Parallel with this stakeholder actions include the following:

  • The Planning Inspectorate has announced postponement of all local plan and appeal hearings and inquiries until further notice. It has, however, accepted that there is no legal impediment to continuing with those processes where appropriate via video-conferencing technology together with more use of written representations.
  • A written ministerial statement recommending that planning authorities apply pragmatism to the enforcement of food delivery restrictions.
  • Local authority planning teams working from home, communicating by video conferencing, and arranging for site visits to be replaced by submission of digital evidence such as photos.
  • Planning consultants/agents offering alternatives such as email newsletters and virtual online exhibitions to replace face-to-face consultation on applications with residents.
  • Local authorities amending or re-interpreting their Constitutions to allow more planning application decisions to be made by an officer under delegated powers where formerly these would have been determined in Planning Committee.

One area that still needs to be addressed by the Government at the time of writing is that due to the restrictions put in place difficulties may arise in developers discharging pre-commencement planning conditions, obtaining reserved matters approvals or commencing development within time limit conditions.
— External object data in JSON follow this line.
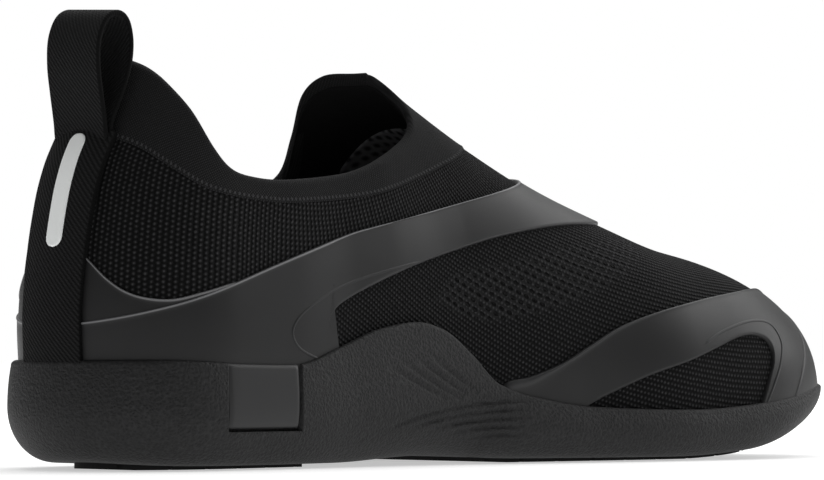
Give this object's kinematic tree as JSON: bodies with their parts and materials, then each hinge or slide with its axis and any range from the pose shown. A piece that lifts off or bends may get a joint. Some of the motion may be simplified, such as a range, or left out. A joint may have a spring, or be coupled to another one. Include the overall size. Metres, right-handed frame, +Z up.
{
  "type": "running shoe",
  "caption": "Left slip-on running shoe with a sock-like knit upper, bonded film bands, a cupped foam sole and a webbing heel loop.",
  "frame": {"origin": "centre of the bounding box's base, on the ground under the middle of the shoe", "axes": "+X toward the toe, +Y toward the outer (lateral) side of this left shoe, +Z up"},
  "size_m": [0.295, 0.1031, 0.1223],
  "materials": {
    "outsole_rubber": "matte moulded rubber with flex grooves",
    "sole_foam": "matte moulded foam with a fine pebble grain",
    "side_plate": "smooth satin plastic",
    "board": "plain fibre board",
    "sock_foam": "soft moulded foam",
    "sock_fabric": "flat jersey",
    "ribbed_knit": "ribbed engineered knit",
    "smooth_knit": "fine smooth knit",
    "stiffener": "thermoformed sheet",
    "collar_foam": "soft open-cell foam",
    "lining": "brushed lining knit",
    "label": "blank satin transfer label",
    "film": "satin bonded film with thick bevelled edges",
    "webbing": "twill-woven tape",
    "strip": "pale reflective transfer"
  },
  "bodies": {
    "shoe": {"outsole_heel": "outsole_rubber", "outsole_forefoot": "outsole_rubber", "midsole": "sole_foam", "sidewall_plate": "side_plate", "strobel_board": "board", "sockliner_foam": "sock_foam", "sockliner_cover": "sock_fabric", "knit_upper": "ribbed_knit", "collar_band": "smooth_knit", "heel_counter": "stiffener", "toe_puff": "stiffener", "collar_foam": "collar_foam", "collar_lining": "lining", "tongue_lining": "lining", "size_label": "label", "heel_film": "film", "band_film": "film", "toe_film_medial": "film", "toe_film_lateral": "film", "toe_bumper": "film", "heel_tape": "webbing", "reflective_strip": "strip"},
    "loop": {"pull_loop": "webbing"}
  },
  "joints": [
    {"name": "pull_loop_fold", "type": "hinge", "parent": "shoe", "child": "loop", "pos_m": [-0.1342, -0.0007, 0.0906], "axis": [0, -1, 0], "range_deg": [0, 90]}
  ]
}
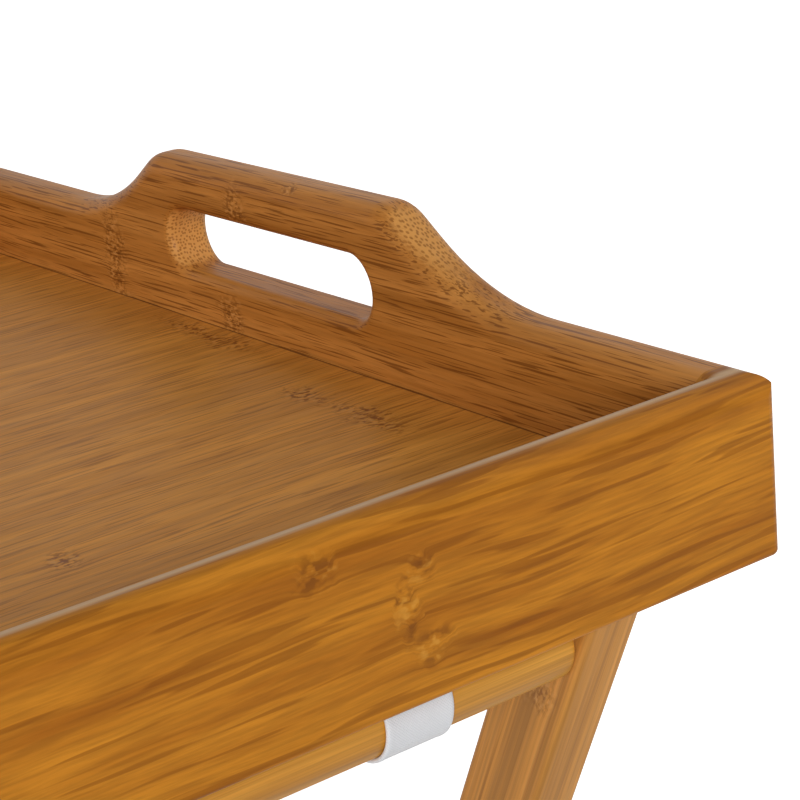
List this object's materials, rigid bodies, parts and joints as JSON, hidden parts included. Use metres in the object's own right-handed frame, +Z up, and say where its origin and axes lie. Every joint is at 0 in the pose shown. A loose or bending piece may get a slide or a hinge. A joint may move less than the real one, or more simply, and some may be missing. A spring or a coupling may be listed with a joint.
{
  "type": "folding tray table",
  "caption": "Lift-off bamboo serving tray with a raised slotted handle at each end, on a folding X-leg stand with round rails and webbing stop straps.",
  "frame": {"origin": "on the floor, under the middle of the tray", "axes": "+X along the tray towards the end that the picture shows, +Y from the long side that the picture shows to the back, +Z up"},
  "size_m": [0.55, 0.332, 0.6772],
  "materials": {
    "bamboo_side_wall": "golden brown carbonised bamboo, satin lacquer",
    "bamboo_end_wall": "carbonised bamboo with a raised handle, satin lacquer",
    "bamboo_floor": "laminated bamboo strips, satin lacquer",
    "bamboo_dowel": "plain bamboo, hidden",
    "bamboo_leg": "carbonised bamboo strips, satin lacquer",
    "bamboo_rail": "turned bamboo, satin lacquer",
    "zinc_steel": "bright zinc plated steel",
    "nylon_spacer": "white nylon",
    "white_webbing": "fine woven white webbing"
  },
  "bodies": {
    "outer_frame": {"outer_leg_right": "bamboo_leg", "outer_leg_left": "bamboo_leg", "front_top_rail": "bamboo_rail", "outer_bottom_rail": "bamboo_rail", "outer_rail_screws": "zinc_steel", "pivot_bolts": "zinc_steel", "pivot_spacer_washers": "nylon_spacer", "pivot_nut_washers": "zinc_steel", "pivot_cap_nuts": "zinc_steel", "strap_right_front_loop": "white_webbing", "strap_right_span": "white_webbing", "strap_left_front_loop": "white_webbing", "strap_left_span": "white_webbing", "front_strap_staples": "zinc_steel"},
    "inner_frame": {"inner_leg_right": "bamboo_leg", "inner_leg_left": "bamboo_leg", "back_top_rail": "bamboo_rail", "inner_bottom_rail": "bamboo_rail", "inner_rail_screws": "zinc_steel", "back_strap_staples": "zinc_steel", "strap_right_back_loop": "white_webbing", "strap_left_back_loop": "white_webbing"},
    "tray": {"tray_front_wall": "bamboo_side_wall", "tray_back_wall": "bamboo_side_wall", "tray_handle_end_right": "bamboo_end_wall", "tray_handle_end_left": "bamboo_end_wall", "tray_floor_panel": "bamboo_floor", "tray_corner_dowels": "bamboo_dowel"}
  },
  "joints": [
    {"name": "stand_fold", "type": "hinge", "parent": "outer_frame", "child": "inner_frame", "pos_m": [0, 0, 0.30538], "axis": [1, 0, 0], "range_deg": [0, 46.5], "deforming": ["strap_right_span", "strap_left_span"]},
    {"name": "tray_lift", "type": "slide", "parent": "outer_frame", "child": "tray", "axis": [0, 0, 1], "range_m": [0, 0.21]}
  ],
  "couplings": [
    {"joint": "tray_lift", "follows": "stand_fold", "m_per_rad": 0.25}
  ]
}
This raises the possibility that, in the absence of compliance with specific planning permission requirements, those permissions will not be lawfully implemented in time to stop them expiring.

The Scottish Government has already introduced legislation in this respect, and it is expected that the Westminster Government will also do so shortly due to the very real potential adverse impacts arising in a slow moving economy, which looks likely in the immediate future.

From an overall point of view for aspects such as extension of time for implementing planning permission and the economic impact on development projects caused by a slowdown in the economy, there is fairly recent precedent in the body of short term legislation brought in following the 2008/2009 financial crisis. That at least allows a framework for further necessary legislation to be enacted quickly.

All these measures are based of course on the assumption that they will be as temporary as possible, but how “temporary” is temporary is clearly impossible to predict at this point.